- Given instruction: Restate, word for word, all of the material shown below.

- Data provided:
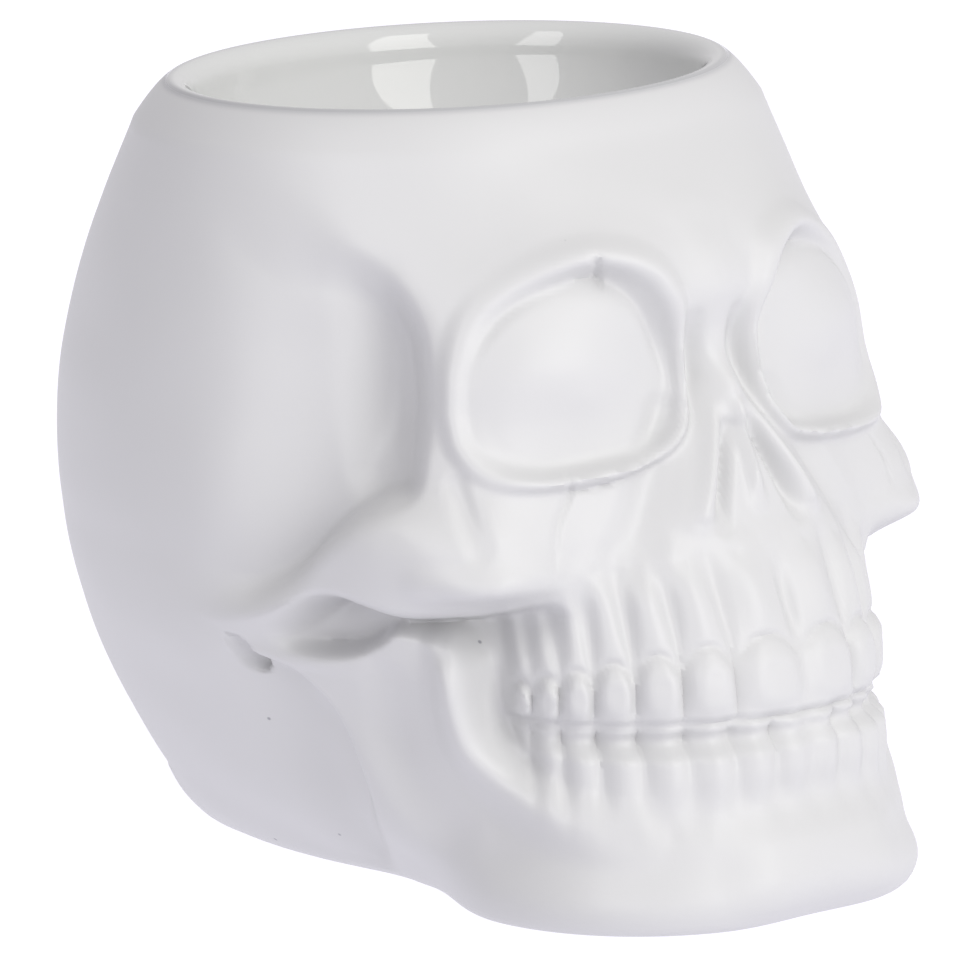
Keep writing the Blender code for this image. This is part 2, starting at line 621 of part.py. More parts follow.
def make_burner():
    """The one ceramic piece."""
    rings, dish_bottom = head_rings()
    depths = np.array(rings)[:, :, 1]
    back = -0.5 * (depths.min() + depths.max())
    mesh = shift(closed_mesh("skull_burner", rings, (0.0, 0.0, -FOOT_TRIM), dish_bottom), back)
    mesh.materials.append(glazed_ceramic())
    burner = place("skull_burner", mesh)
    thinned = burner.modifiers.new("thin_mesh", "DECIMATE")
    thinned.ratio = KEEP_SHARE
    thinned.use_symmetry = True
    thinned.symmetry_axis = "X"
    cut(burner, foot_cutter(), "ground_foot")
    cut(burner, chamber_cutter(back), "chamber")
    cut(burner, door_cutter(back), "door")
    mesh.shade_smooth()
    mesh.set_sharp_from_angle(angle=math.radians(50.0))
    return burner


def main():
    """Clear the scene and model the burner."""
    for item in list(bpy.data.objects):
        bpy.data.objects.remove(item, do_unlink=True)
    make_burner()


if __name__ == "__main__":
    main()
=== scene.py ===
"""White ceramic oil burner in the form of a skull, with a glossy oval dish on top, in a pale studio.

The head is a flat grid rolled round an upright axis. Its rows follow level sections up the head, over
the lip and down into the dish, and the face is carved into it with rounded strokes, soft-edged patches
and pillow-shaped teeth, each placed by its bearing from straight ahead (degrees) and its height.

Metres, +Z up. The face looks along -Y, and the skull's right side is at -X.
"""

import math

import bmesh
import bpy
import numpy as np
from mathutils import Matrix, Quaternion, Vector


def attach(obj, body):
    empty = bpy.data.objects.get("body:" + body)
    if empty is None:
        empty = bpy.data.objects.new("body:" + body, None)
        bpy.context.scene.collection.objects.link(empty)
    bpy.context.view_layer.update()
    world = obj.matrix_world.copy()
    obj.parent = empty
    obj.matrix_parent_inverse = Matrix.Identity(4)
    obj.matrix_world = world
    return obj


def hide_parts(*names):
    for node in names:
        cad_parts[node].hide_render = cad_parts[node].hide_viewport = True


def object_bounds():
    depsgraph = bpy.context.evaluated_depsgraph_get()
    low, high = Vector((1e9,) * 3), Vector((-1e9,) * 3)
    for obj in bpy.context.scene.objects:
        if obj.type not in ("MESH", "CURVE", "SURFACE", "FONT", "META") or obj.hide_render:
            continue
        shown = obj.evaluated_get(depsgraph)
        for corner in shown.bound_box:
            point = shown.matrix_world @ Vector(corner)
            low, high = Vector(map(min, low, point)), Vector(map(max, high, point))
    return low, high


bl_info = {
    "name": "Skull oil burner",
    "version": (1, 0, 0),
    "blender": (4, 5, 0),
    "location": "3D View > Sidebar > Oil burner",
    "description": "Models a ceramic skull oil burner with a glossy dish",
    "category": "Add Mesh",
}

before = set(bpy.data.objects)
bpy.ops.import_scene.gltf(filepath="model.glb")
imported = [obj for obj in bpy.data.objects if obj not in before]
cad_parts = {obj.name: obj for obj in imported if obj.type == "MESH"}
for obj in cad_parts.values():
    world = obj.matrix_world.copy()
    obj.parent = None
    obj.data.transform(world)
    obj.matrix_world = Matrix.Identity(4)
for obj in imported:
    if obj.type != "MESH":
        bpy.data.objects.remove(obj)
CAD_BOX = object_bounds()
CAD_SIZE = np.array(CAD_BOX[1]) - np.array(CAD_BOX[0])

MM = 0.001

# Outer size of the head
WIDTH, DEPTH, HEIGHT = (float(side) for side in CAD_SIZE)

# Oil dish, measured to the crest of its lip
DISH_WIDTH = 78.0 * MM
DISH_LENGTH = 67.0 * MM
DISH_BACK = 9.0 * MM
DISH_DEPTH = 19.0 * MM
LIP_OUT = 5.0 * MM
LIP_DROP = 5.4 * MM
LIP_CURVE = 0.72
LIP_IN = 3.0 * MM

# Size of the head that the tables below draw, and metres for each of their millimetres
DRAWN_WIDTH = 99.7 * MM
DRAWN_DEPTH = 130.4 * MM
DRAWN_HEIGHT = 105.0 * MM
STRETCH = MM * np.array((WIDTH / DRAWN_WIDTH, DEPTH / DRAWN_DEPTH, HEIGHT / DRAWN_HEIGHT))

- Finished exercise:
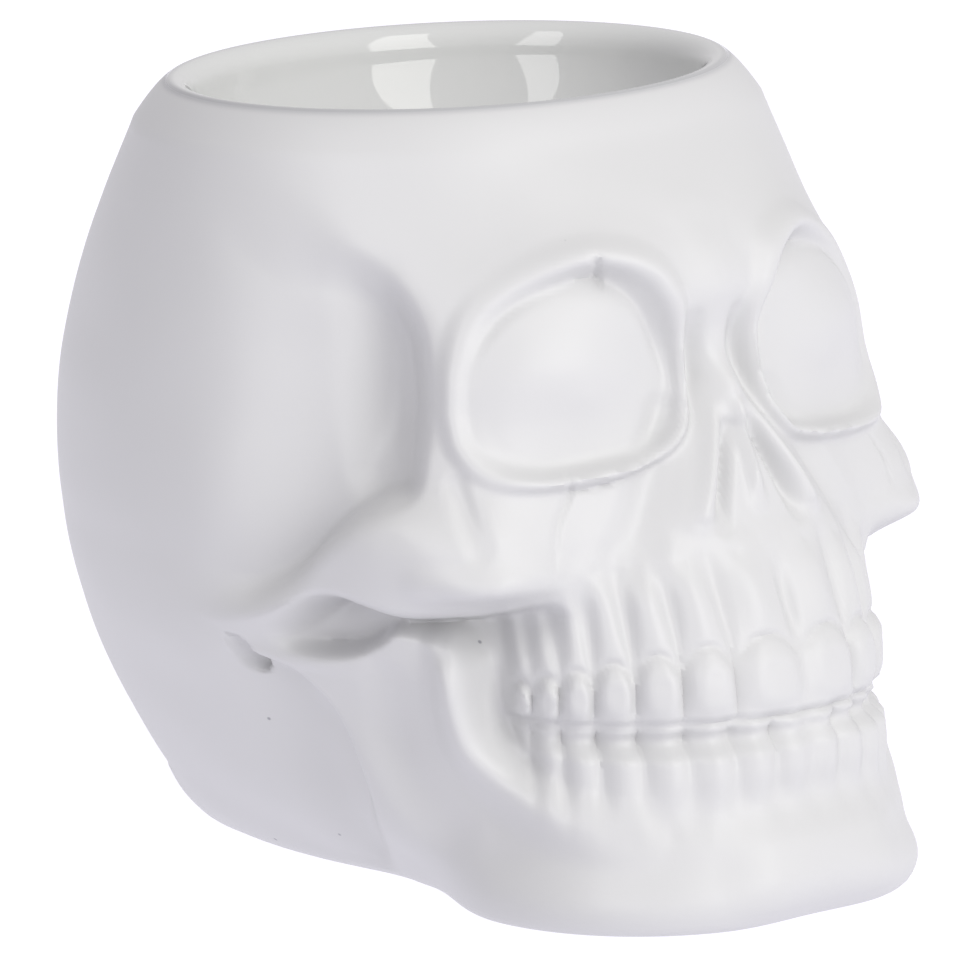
Keep writing the Blender code for this image. This is part 2, starting at line 621 of part.py. More parts follow.
def make_burner():
    """The one ceramic piece."""
    rings, dish_bottom = head_rings()
    depths = np.array(rings)[:, :, 1]
    back = -0.5 * (depths.min() + depths.max())
    mesh = shift(closed_mesh("skull_burner", rings, (0.0, 0.0, -FOOT_TRIM), dish_bottom), back)
    mesh.materials.append(glazed_ceramic())
    burner = place("skull_burner", mesh)
    thinned = burner.modifiers.new("thin_mesh", "DECIMATE")
    thinned.ratio = KEEP_SHARE
    thinned.use_symmetry = True
    thinned.symmetry_axis = "X"
    cut(burner, foot_cutter(), "ground_foot")
    cut(burner, chamber_cutter(back), "chamber")
    cut(burner, door_cutter(back), "door")
    mesh.shade_smooth()
    mesh.set_sharp_from_angle(angle=math.radians(50.0))
    return burner


def main():
    """Clear the scene and model the burner."""
    for item in list(bpy.data.objects):
        bpy.data.objects.remove(item, do_unlink=True)
    make_burner()


if __name__ == "__main__":
    main()
=== scene.py ===
"""White ceramic oil burner in the form of a skull, with a glossy oval dish on top, in a pale studio.

The head is a flat grid rolled round an upright axis. Its rows follow level sections up the head, over
the lip and down into the dish, and the face is carved into it with rounded strokes, soft-edged patches
and pillow-shaped teeth, each placed by its bearing from straight ahead (degrees) and its height.

Metres, +Z up. The face looks along -Y, and the skull's right side is at -X.
"""

import math

import bmesh
import bpy
import numpy as np
from mathutils import Matrix, Quaternion, Vector


def attach(obj, body):
    empty = bpy.data.objects.get("body:" + body)
    if empty is None:
        empty = bpy.data.objects.new("body:" + body, None)
        bpy.context.scene.collection.objects.link(empty)
    bpy.context.view_layer.update()
    world = obj.matrix_world.copy()
    obj.parent = empty
    obj.matrix_parent_inverse = Matrix.Identity(4)
    obj.matrix_world = world
    return obj


def hide_parts(*names):
    for node in names:
        cad_parts[node].hide_render = cad_parts[node].hide_viewport = True


def object_bounds():
    depsgraph = bpy.context.evaluated_depsgraph_get()
    low, high = Vector((1e9,) * 3), Vector((-1e9,) * 3)
    for obj in bpy.context.scene.objects:
        if obj.type not in ("MESH", "CURVE", "SURFACE", "FONT", "META") or obj.hide_render:
            continue
        shown = obj.evaluated_get(depsgraph)
        for corner in shown.bound_box:
            point = shown.matrix_world @ Vector(corner)
            low, high = Vector(map(min, low, point)), Vector(map(max, high, point))
    return low, high


bl_info = {
    "name": "Skull oil burner",
    "version": (1, 0, 0),
    "blender": (4, 5, 0),
    "location": "3D View > Sidebar > Oil burner",
    "description": "Models a ceramic skull oil burner with a glossy dish",
    "category": "Add Mesh",
}

before = set(bpy.data.objects)
bpy.ops.import_scene.gltf(filepath="model.glb")
imported = [obj for obj in bpy.data.objects if obj not in before]
cad_parts = {obj.name: obj for obj in imported if obj.type == "MESH"}
for obj in cad_parts.values():
    world = obj.matrix_world.copy()
    obj.parent = None
    obj.data.transform(world)
    obj.matrix_world = Matrix.Identity(4)
for obj in imported:
    if obj.type != "MESH":
        bpy.data.objects.remove(obj)
CAD_BOX = object_bounds()
CAD_SIZE = np.array(CAD_BOX[1]) - np.array(CAD_BOX[0])

MM = 0.001

# Outer size of the head
WIDTH, DEPTH, HEIGHT = (float(side) for side in CAD_SIZE)

# Oil dish, measured to the crest of its lip
DISH_WIDTH = 78.0 * MM
DISH_LENGTH = 67.0 * MM
DISH_BACK = 9.0 * MM
DISH_DEPTH = 19.0 * MM
LIP_OUT = 5.0 * MM
LIP_DROP = 5.4 * MM
LIP_CURVE = 0.72
LIP_IN = 3.0 * MM

# Size of the head that the tables below draw, and metres for each of their millimetres
DRAWN_WIDTH = 99.7 * MM
DRAWN_DEPTH = 130.4 * MM
DRAWN_HEIGHT = 105.0 * MM
STRETCH = MM * np.array((WIDTH / DRAWN_WIDTH, DEPTH / DRAWN_DEPTH, HEIGHT / DRAWN_HEIGHT))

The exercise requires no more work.